* [Given problem]
Look through the listing for the word "follow". Copy each line that has it.

Rows from a 3D modeling dataset

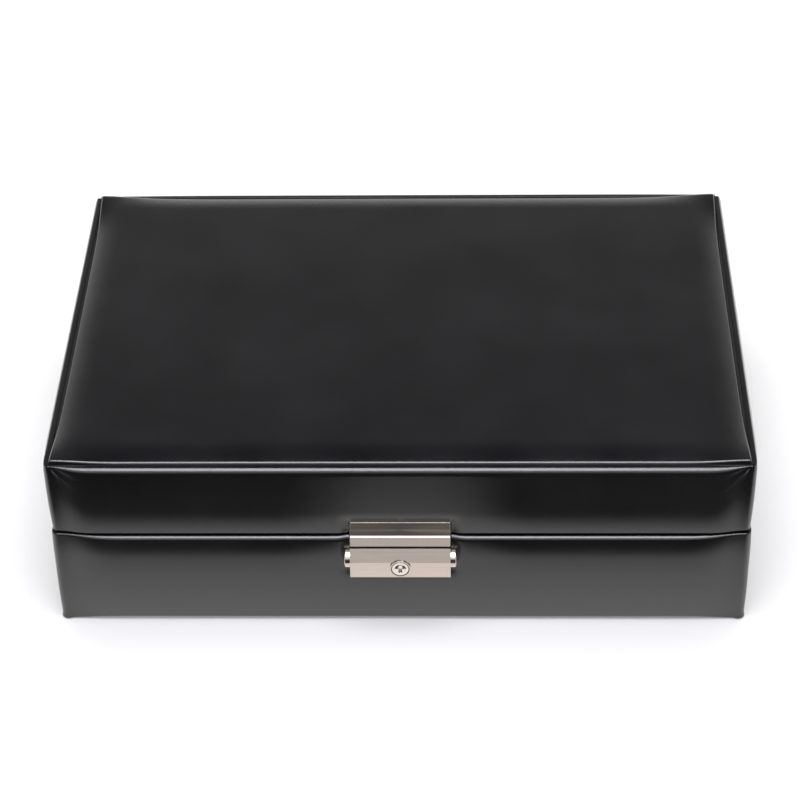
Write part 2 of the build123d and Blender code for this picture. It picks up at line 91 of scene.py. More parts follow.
class Signal:
    """A shader socket that takes part in Python expressions."""

    def __init__(self, shader: "Shader", socket: bpy.types.NodeSocket) -> None:
        """Hold an output socket and the shader that is being built with it."""
        self.shader = shader
        self.socket = socket

    def math(self, operation: str, *values: Any) -> "Signal":
        """One Math node on numbers and signals of this shader."""
        return self.shader.node("ShaderNodeMath", {"operation": operation}, dict(enumerate(values)))

    __add__ = __radd__ = operator("ADD")
    __mul__ = __rmul__ = operator("MULTIPLY")
    __sub__ = operator("SUBTRACT")
    __rsub__ = operator("SUBTRACT", turned=True)
    __truediv__ = operator("DIVIDE")
    __pow__ = operator("POWER")

    def clipped(self) -> "Signal":
        """This value kept between 0 and 1."""
        return self.shader.node(
            "ShaderNodeMath", {"operation": "ADD", "use_clamp": True}, {0: self, 1: 0.0}
        )


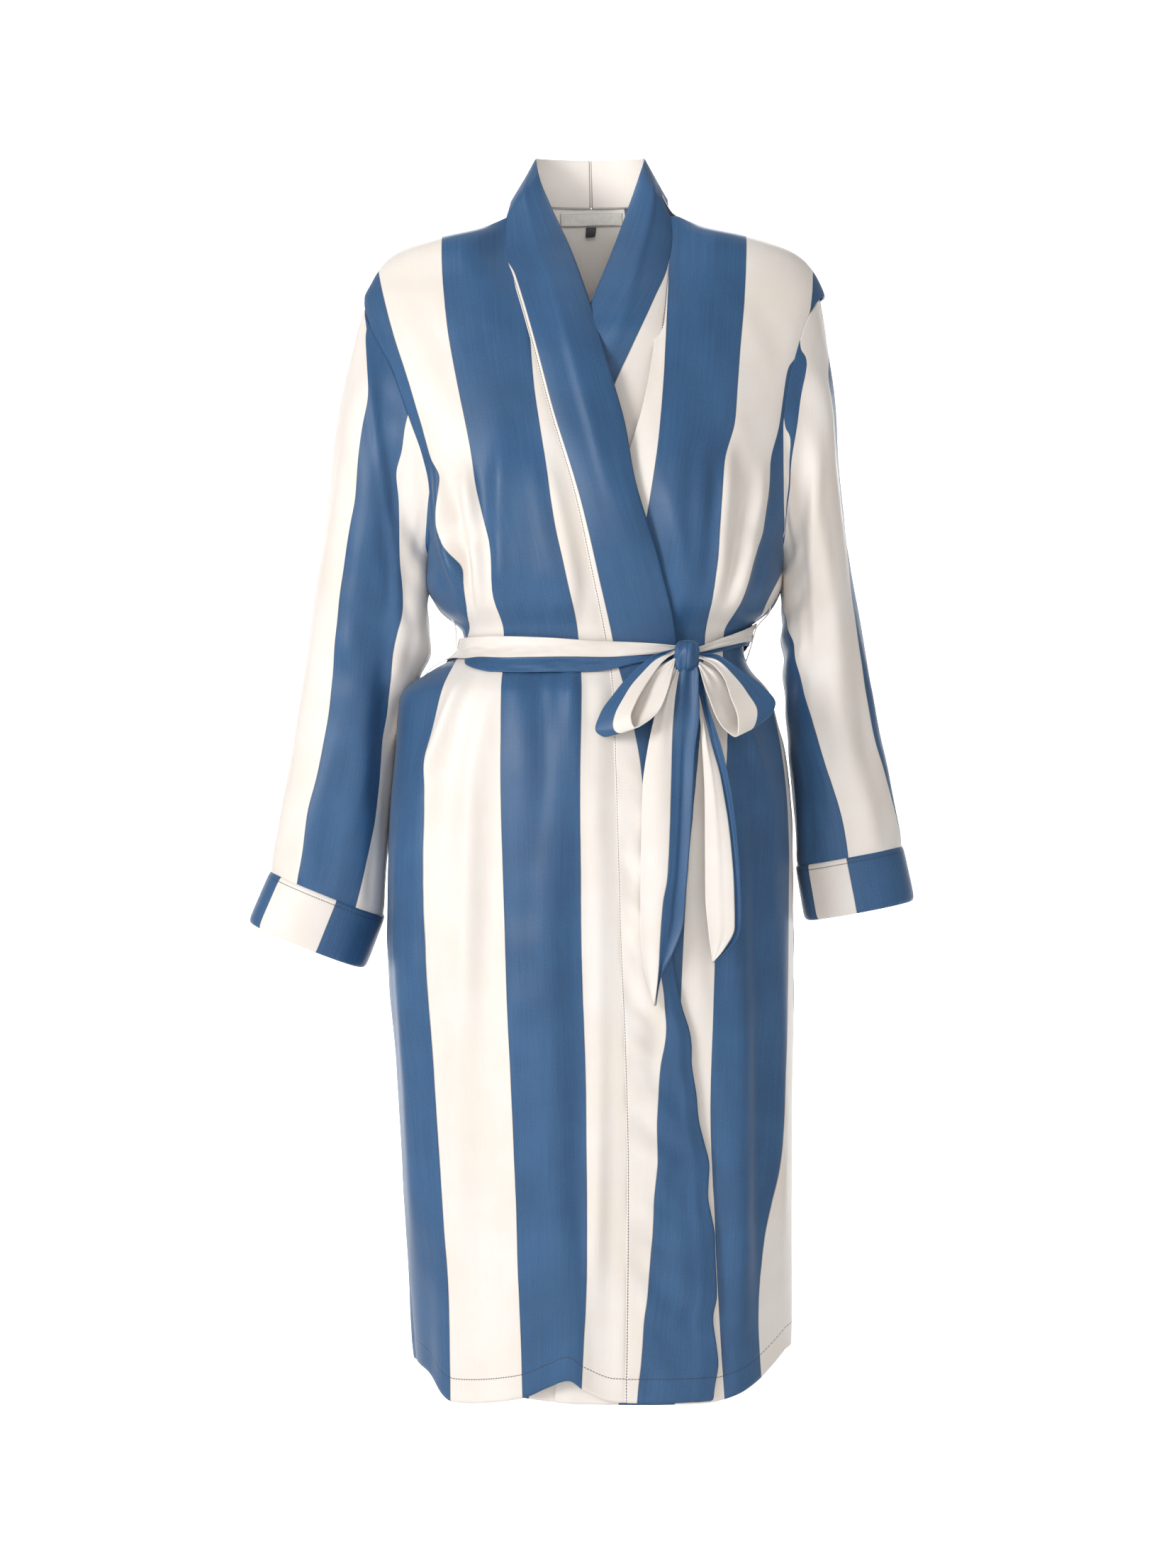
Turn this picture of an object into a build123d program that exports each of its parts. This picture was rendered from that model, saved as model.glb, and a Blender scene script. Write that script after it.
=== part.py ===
"""Striped satin bathrobe, hanging closed with its tie belt in a bow.

The frame's origin is the middle of the neck base, where a hanger or a pair of shoulders carries the
robe. +Z is up, the front faces -Y, and the wearer's left is +X, so "right" pieces lie at -X.
Each piece of cloth is a closed solid of one wall; layers that lie on each other keep a small gap.
"""

import os
from collections import namedtuple
from math import cos, hypot, radians, sin

from build123d import *

os.makedirs("parts", exist_ok=True)

# ---------------------------------------------------------------- cloth
cloth = 2.0  # wall of one layer, which stands for thin satin with its small folds
layer_gap = 0.3  # clearance between two layers that lie on each other
seam_lap = 12.0  # how far one piece passes under the next at a lapped seam
seam_forward = 12.0  # the shoulder and side seams lie this far in front of the robe's middle
side_flat = 8.0  # width of the flat strip down each side, where the belt loops are sewn

# ---------------------------------------------------------------- lengths, down from the neck
collar_stand = 42.0  # the collar band rises this far behind the neck
shoulder_drop = 93.0
armhole_depth = 229.0
underarm_to_waist = 90.0
waist_to_hip = 195.0
hip_to_hem = 473.0

underarm = -(shoulder_drop + armhole_depth)
waist = underarm - underarm_to_waist
hip = waist - waist_to_hip
hem = hip - hip_to_hem

# ---------------------------------------------------------------- half widths and half depths
neck_half_width = 74.0
neck_half_depth = 56.0
shoulder_half_width = 217.0
chest_half_depth = 108.0
waist_half_width = 124.0
waist_half_depth = 96.0
hip_half_width = 184.0
hip_half_depth = 126.0
hem_half_width = 171.0

# ---------------------------------------------------------------- belt
belt_width = 40.0
belt_thickness = 3.0
belt_zone = 56.0  # height of the straight stretch of robe that the belt is pulled round
knot_x = 81.0  # the knot sits to the wearer's left of the middle
knot_width = 24.0
knot_height = 34.0
knot_depth = 36.0

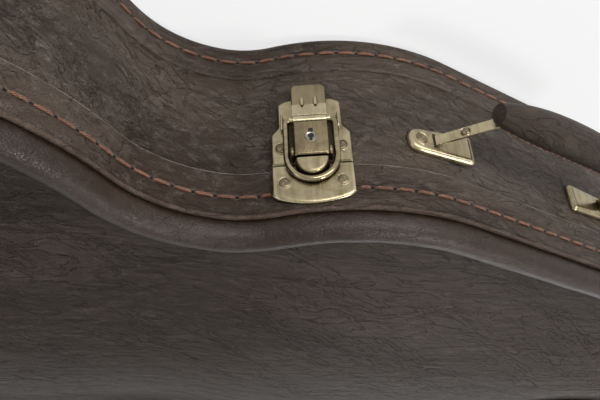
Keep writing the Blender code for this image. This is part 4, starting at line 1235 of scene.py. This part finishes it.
def make_camera():
    """The camera that was fitted to the photo, from the waist on the latch side and turned upside down."""
    turn = Matrix.Rotation(-0.592, 3, "X") @ Matrix.Rotation(0.296, 3, "Y") @ Matrix.Rotation(0.048, 3, "Z")
    rest = Matrix(((-1.0, 0.0, 0.0), (0.0, 0.0, -1.0), (0.0, -1.0, 0.0)))
    data = bpy.data.cameras.new("camera")
    data.sensor_width = 36.0
    data.lens = 698.058 / 600 * 36.0
    data.clip_start = 0.02
    made = bpy.data.objects.new("camera", data)
    bpy.context.scene.collection.objects.link(made)
    place = Vector((WAIST_X + 0.058375, -WAIST_HALF_WIDTH - 0.308863, 0.321359))
    made.matrix_world = Matrix.Translation(place) @ (turn @ rest).transposed().to_4x4()
    bpy.context.scene.camera = made


make_camera()
make_floor()
make_world()
make_lamp("key", (-0.68, -0.54, 1.47), (0.14, -0.16, 0.10), 11.0, (0.35, 0.35))
make_lamp("front", (-0.1, -1.6, 0.45), (0.1, -0.1, 0.08), 19.0, (1.6, 0.6))
make_lamp("fill", (-0.9, 1.5, 0.8), (0.0, 0.0, 0.1), 4.0, (1.2, 0.8))
make_lamp("side", (1.7, -0.5, 0.5), (0.1, 0.0, 0.1), 3.0, (0.8, 0.8))
make_shells()
make_bands()
hinge_places = make_hinges()
covers = [(distance_at(x, -1), LATCH_COVER) for x in LATCHES.values()]
covers += [(distance_at(point.x, 1), HINGE_COVER) for point in hinge_places]
make_stitches("back_band_stitches", BACK_BAND_STITCH, "bottom", [])
make_stitches("lid_band_stitches", LID_BAND_STITCH, "lid", [(at - half, at + half) for at, half in covers])
for latch_name, latch_x in LATCHES.items():
    latch_place = wall_frame(latch_x, PARTING)
    make_latch_base(latch_name, latch_place)
    make_lever(latch_name, latch_place)
    make_loop(latch_name, latch_place)
    make_catch(latch_name, latch_place)
    if latch_name == LOCKING_LATCH:
        make_lock(latch_name, latch_place)
make_handle()
make_bottom_lining()
make_lid_lining()
make_accessory_box()
make_cradle("neck_cradle", 0.024)
make_cradle("head_cradle", 0.018)

bpy.context.scene.view_settings.view_transform = "Standard"
bpy.context.view_layer.update()
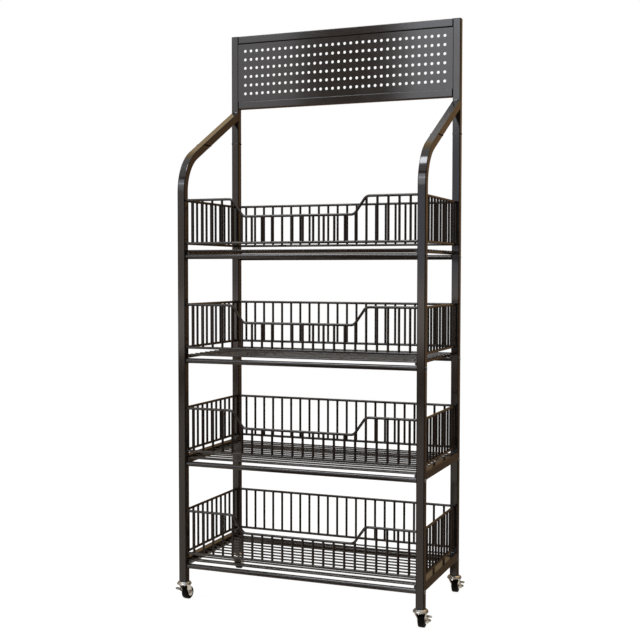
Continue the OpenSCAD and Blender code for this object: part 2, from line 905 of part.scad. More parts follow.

* [Output]
Write part 2 of the build123d and Blender code for this picture. It picks up at line 91 of scene.py. More parts follow.
Continue the OpenSCAD and Blender code for this object: part 2, from line 905 of part.scad. More parts follow.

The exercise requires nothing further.